Authoritative references for the standard normal distribution
If you want to verify formulas, learn more about normal probability models, or review academic materials, these sources are useful:
- NIST Engineering Statistics Handbook
- Penn State Statistics Online
- StatLect normal distribution notes
Why this calculator is useful in real work
Beyond class assignments, standard normal calculations support real-world decisions. In manufacturing, engineers evaluate defect risk and process capability. In finance and economics, analysts use normal approximations for standardized returns and forecast errors. In health sciences, researchers use z-based confidence intervals and screening thresholds. In social sciences, standardized scores help compare individuals across tests and populations.

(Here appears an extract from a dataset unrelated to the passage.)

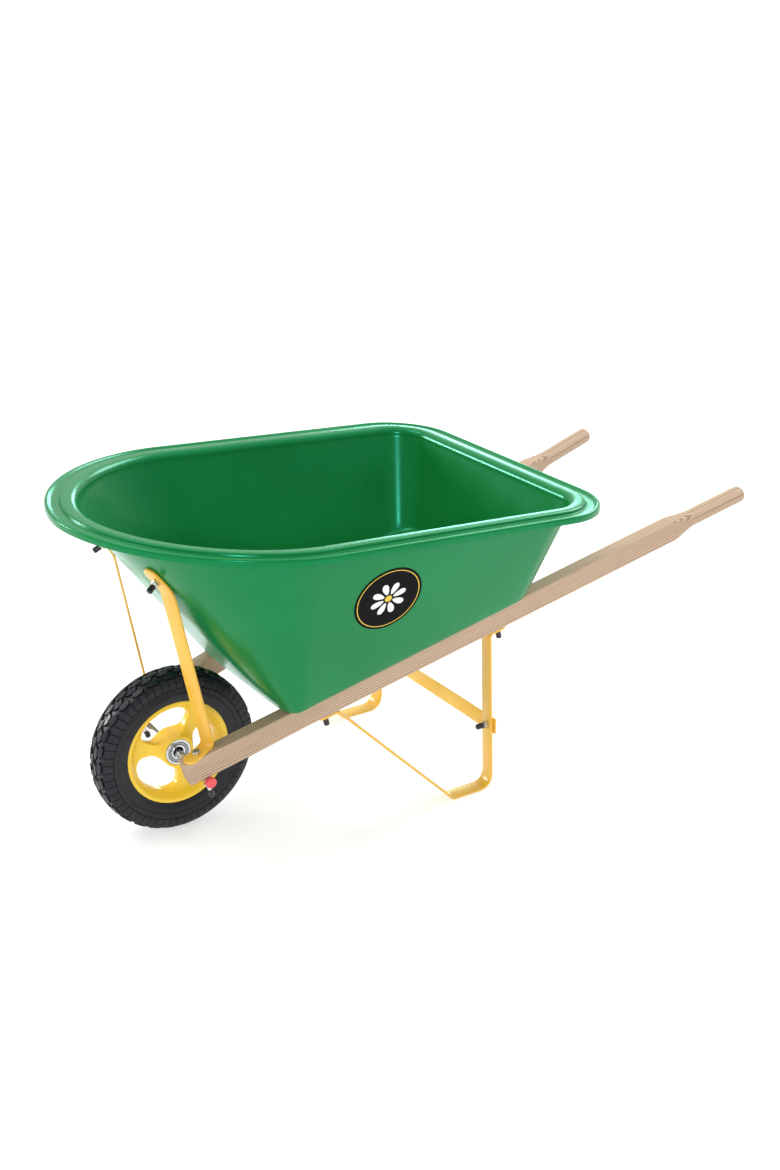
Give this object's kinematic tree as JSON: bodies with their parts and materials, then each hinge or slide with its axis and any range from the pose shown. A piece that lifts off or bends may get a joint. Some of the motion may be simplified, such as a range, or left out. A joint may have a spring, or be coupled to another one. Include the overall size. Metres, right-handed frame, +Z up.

Because these applications often depend on small numerical differences, it helps to use a calculator that reports clean, consistent values and visually displays the shaded probability region. Seeing the curve and the selected area reduces conceptual confusion, especially when comparing left-tail and right-tail results.
Final takeaway
A “for a standard normal random variable z find calculator” is essentially a fast way to move between z-scores and probabilities on the standard normal curve. Whether you are looking up cumulative area, tail area, interval area, or an inverse z critical value, the process comes down to understanding where your target region sits on the curve. Once that is clear, the calculations become straightforward.
Use the calculator above whenever you need accurate standard normal probabilities, and keep the benchmark values in mind so you can sanity-check your answer. If a result near z = 1.96 does not give a left-tail probability around 0.975, for example, that is a sign to re-check your mode selection or data entry.